Greene v. New York City Housing Authority

—In an action to recover damages for personal injuries, etc., the defendant New York City Housing Authority appeals from an order of the Supreme Court, Kings County (Rappaport, J.), dated January 28, 2000, which granted the plaintiffs’ motion for renewal, and, upon renewal, granted the plaintiffs’ motion to vacate an order of the same court dated October 26, 1998, granting, upon the plaintiffs’ default in responding, the motion of the defendant New York City Housing Authority to dismiss the complaint insofar as asserted against it.

Ordered that the order is reversed, on the law, with costs, the plaintiffs’ motion for renewal is denied, and the order dated October 26, 1998, is reinstated.

The plaintiff Lisa Greene commenced the instant action on behalf of her infant son and herself, individually, against, among others, the appellant New York City Housing Authority (hereinafter the NYCHA) to recover damages for personal injuries arising out of her son’s alleged ingestion of lead paint. In July 1998 the NYCHA moved, inter alia, to strike the plaintiffs’ complaint insofar as asserted against it based upon their failure to provide demanded discovery. Upon the plaintiffs’ default in responding, the Supreme Court, by order dated October 26, 1998, granted the motion and struck the complaint insofar as asserted against the NYCHA.

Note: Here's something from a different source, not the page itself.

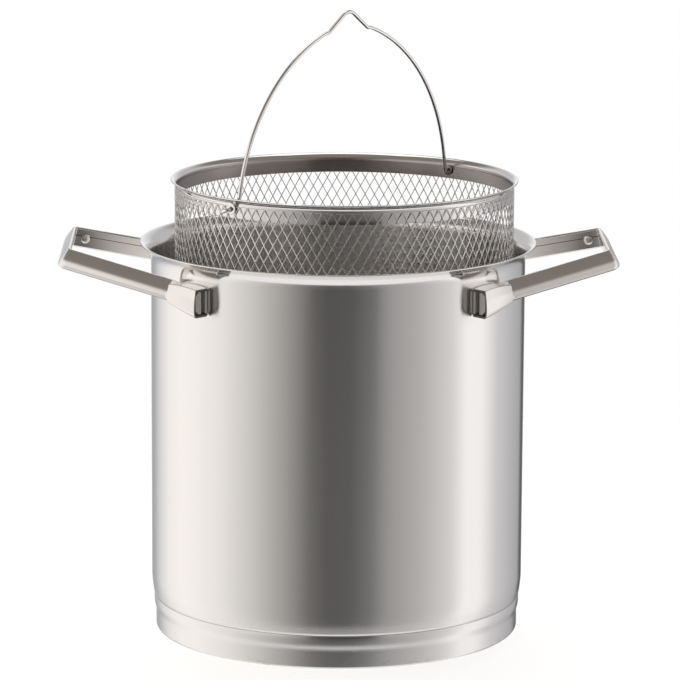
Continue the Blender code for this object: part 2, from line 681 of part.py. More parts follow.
def eyelet_mesh(name):
    """A flanged tube along Z, whose outer flange is at the greater Z."""
    inner_face = BAND_INSIDE - TOUCH_GAP
    outer_face = GRILLE_OUTSIDE + TOUCH_GAP
    start = inner_face - EYELET_FLANGE
    end = outer_face + EYELET_FLANGE
    profile = [(BORE_RADIUS, start), (EYELET_FLANGE_RADIUS, start), (EYELET_FLANGE_RADIUS, inner_face),
               (TUBE_RADIUS, inner_face), (TUBE_RADIUS, outer_face), (EYELET_FLANGE_RADIUS, outer_face),
               (EYELET_FLANGE_RADIUS, end), (BORE_RADIUS, end)]
    return turned_mesh(name, profile, SMALL_STEPS, closed=True)


def bail_half(sign, tail_end):
    """Half of the bail in its own plane, from the tail outside the band up to the apex.

    X is along the hinge axis, Y across the bail and Z up from the axis.
    """
    leg = BAND_INSIDE - BAIL_LEG_GAP - BAIL_WIRE
    tail = LIP_RADIUS + BAIL_TAIL_GAP + BAIL_WIRE
    inward = leg - BAIL_SHOULDER_HALF
    sag = inward * cos(BAIL_FOOT_LEAN) - BAIL_SHOULDER_HEIGHT * sin(BAIL_FOOT_LEAN)
    radius = 0.5 * (inward ** 2 + BAIL_SHOULDER_HEIGHT ** 2) / sag
    centre = (leg - radius * cos(BAIL_FOOT_LEAN), -radius * sin(BAIL_FOOT_LEAN))
    shoulder = asin((BAIL_SHOULDER_HEIGHT - centre[1]) / radius)
    arch = arc(centre, radius, BAIL_FOOT_LEAN, shoulder, ARCH_STEPS)
    crown = BAIL_HUMP_FOOT_HEIGHT + BAIL_HUMP_HALF * tan(BAIL_HUMP_SLOPE)
    flat = arch + [(BAIL_HUMP_HALF, BAIL_HUMP_FOOT_HEIGHT), (0.0, crown)]
    points = [tail_end, (tail, 0.0, 0.0)] + [(x, 0.0, z) for x, z in flat]
    radii = [BAIL_HOOK_RADIUS, BAIL_HOOK_RADIUS] + [0.0] * (len(arch) - 2)
    radii += [BAIL_SHOULDER_RADIUS, BAIL_SHOULDER_RADIUS]
    return [Vector((sign * x, y, z)) for x, y, z in points], radii


def bail_points():
    """Centre line of the whole wire: the rear tail stands up, the front one is bent aside."""
    tail = LIP_RADIUS + BAIL_TAIL_GAP + BAIL_WIRE
    rear_end = (tail, 0.0, BAIL_TAIL_LENGTH)
    front_end = (tail, BAIL_TAIL_LENGTH * cos(BAIL_TAIL_DROP), -BAIL_TAIL_LENGTH * sin(BAIL_TAIL_DROP))
    rear, radii = bail_half(1.0, rear_end)
    front, radii = bail_half(-1.0, front_end)
    points = rear + front[-2::-1]
    return rounded(points, radii + [BAIL_APEX_RADIUS] + radii[::-1], WIRE_BEND_STEPS)


def wire_object(name, points, radius, finish, parent):
    """A round wire along the points, made from a bevelled curve."""
    curve = bpy.data.curves.new(name, "CURVE")
    curve.dimensions = "3D"
    curve.bevel_depth = radius
    curve.bevel_resolution = 2
    curve.use_fill_caps = True
    spline = curve.splines.new("POLY")
    spline.points.add(len(points) - 1)
    for knot, point in zip(spline.points, points):
        knot.co = (*point, 1.0)
    curve.materials.append(finish)
    item = bpy.data.objects.new(name, curve)
    bpy.context.scene.collection.objects.link(item)
    item.parent = parent
    return item


def build_bail(finishes, carrier):
    hinge = add_empty("bail_hinge", (0.0, 0.0, PIVOT_HEIGHT))
    hinge.parent = carrier
    hinge.rotation_euler = (BAIL_LEAN, 0.0, BAIL_AZIMUTH)
    wire_object("bail", bail_points(), BAIL_WIRE, finishes["wire"], hinge)
    for end, turn in (("rear", 0.0), ("front", pi)):
        name = "bail_eyelet_" + end
        eyelet = add_child(name, eyelet_mesh(name), finishes["steel"], carrier)
        eyelet.location = (0.0, 0.0, PIVOT_HEIGHT)
        eyelet.rotation_euler = (0.0, 0.5 * pi, BAIL_AZIMUTH + turn)


def main():
    clear_scene()
    finishes = {
        "steel": material("polished steel", (0.62, 0.62, 0.62), 0.16),
        "aluminium": material("aluminium", (0.72, 0.73, 0.74), 0.45),
        "bracket": material("bracket steel", (0.42, 0.41, 0.40), 0.35),
        "rivet": material("rivet steel", (0.60, 0.58, 0.55), 0.30),
        "mesh": material("basket steel", (0.60, 0.60, 0.61), 0.28),
        "wire": material("bail wire", (0.66, 0.66, 0.66), 0.12),
    }
    build_pot(finishes)
    build_handles(finishes)
    carrier = build_basket(finishes)
    build_bail(finishes, carrier)


main()
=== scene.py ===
"""Looks of the asparagus pot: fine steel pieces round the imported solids, their finishes,
a soft studio and the photograph's camera. Metres, +Z up, in the frame of the solids."""

import json
from math import asin, atan2, cos, pi, radians, sin, tan

import bmesh
import bpy
from mathutils import Matrix, Vector


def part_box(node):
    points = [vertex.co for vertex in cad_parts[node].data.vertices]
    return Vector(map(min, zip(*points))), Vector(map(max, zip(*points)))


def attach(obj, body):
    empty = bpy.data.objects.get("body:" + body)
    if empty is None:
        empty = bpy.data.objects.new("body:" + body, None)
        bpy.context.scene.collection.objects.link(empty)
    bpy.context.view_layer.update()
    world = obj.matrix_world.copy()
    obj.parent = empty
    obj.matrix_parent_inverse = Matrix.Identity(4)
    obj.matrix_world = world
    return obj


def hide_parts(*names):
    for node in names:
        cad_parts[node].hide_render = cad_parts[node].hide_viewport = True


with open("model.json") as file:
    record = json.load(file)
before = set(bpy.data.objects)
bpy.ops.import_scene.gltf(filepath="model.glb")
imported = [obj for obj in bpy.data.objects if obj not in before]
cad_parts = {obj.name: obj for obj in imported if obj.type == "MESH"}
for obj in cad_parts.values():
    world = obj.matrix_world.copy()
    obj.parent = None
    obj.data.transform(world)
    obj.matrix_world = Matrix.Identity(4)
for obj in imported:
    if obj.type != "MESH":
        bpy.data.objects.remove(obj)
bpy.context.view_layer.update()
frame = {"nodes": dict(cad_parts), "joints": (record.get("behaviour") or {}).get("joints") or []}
scene = bpy.context.scene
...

Thereafter, the plaintiffs moved to vacate their default, offering law office failure as the excuse. By order dated June 18, 1999, the Supreme Court denied the plaintiffs’ motion. Subsequently, by order to show cause dated September 16, 1999, the plaintiffs moved for leave to renew their prior motion. Although the plaintiffs’ counsel now offered a more detailed explanation of their law office failure and a more detailed explanation of the merits of the action insofar as asserted against the NYCHA, they failed to provide any explanation for their failure to present these additional facts on their prior motion to vacate their default, as required by CPLR 2221 (e) (3). Nevertheless, by order dated January 28, 2000, the Supreme Court granted the plaintiffs’ motion for renewal and, upon renewal, vacated the order dated October 26, 1998. We reverse.

Effective July 20, 1999, the Legislature amended CPLR 2221 *459to codify the requirements, inter alia, of motions for leave to renew. As amended, CPLR 2221 now provides, among other things, that a motion for leave to renew “shall be based upon new facts not offered on the prior motion that would change the prior determination or shall demonstrate that there has been a change in the law that would change the prior determination” (CPLR 2221 [e] [2]), and “shall contain reasonable justification for the failure to present such facts on the prior motion” (CPLR 2221 [e] [3]). In the instant case, the plaintiffs failed to provide any justification, let alone a reasonable one, as to why they failed to present the new facts upon which their motion to renew was based to the Supreme Court on their prior motion to vacate their default. Therefore, the Supreme Court erred in granting their motion to renew (see, Delvecchio v Bayside Chrysler Plymouth Jeep Eagle, 271 AD2d 636, 638; Ulster Sav. Bank v Goldman, 183 Misc 2d 893). In light of the mandatory language used by the Legislature in CPLR 2221 (e) (3), we reject the plaintiffs’ contention that the Supreme Court had discretion to grant renewal, notwithstanding their omission of a reasonable justification for their failure to present the new facts upon which their motion for leave to renew was based to the Supreme Court on their prior motion to vacate their default.

In any event, we note that upon granting the plaintiffs’ motion to renew, the Supreme Court improperly vacated the plaintiffs’ default in opposing the motion of the NYCHA to dismiss the complaint insofar as asserted against it. It is well settled that on a motion to vacate a default pursuant to CPLR 5015 (a), the moving party must demonstrate a reasonable excuse for the default and a meritorious cause of action (see, Gambardella v Ortov Light., 278 AD2d 494; Parker v City of New York, 272 AD2d 310). The plaintiffs do not have a meritorious cause of action against NYCHA, as no special relationship existed between the NYCHA and the plaintiffs under the circumstances presented (see, Gibbs v Paine, 276 AD2d 743). O’Brien, J. P., Friedmann, Feuerstein and Cozier, JJ., concur.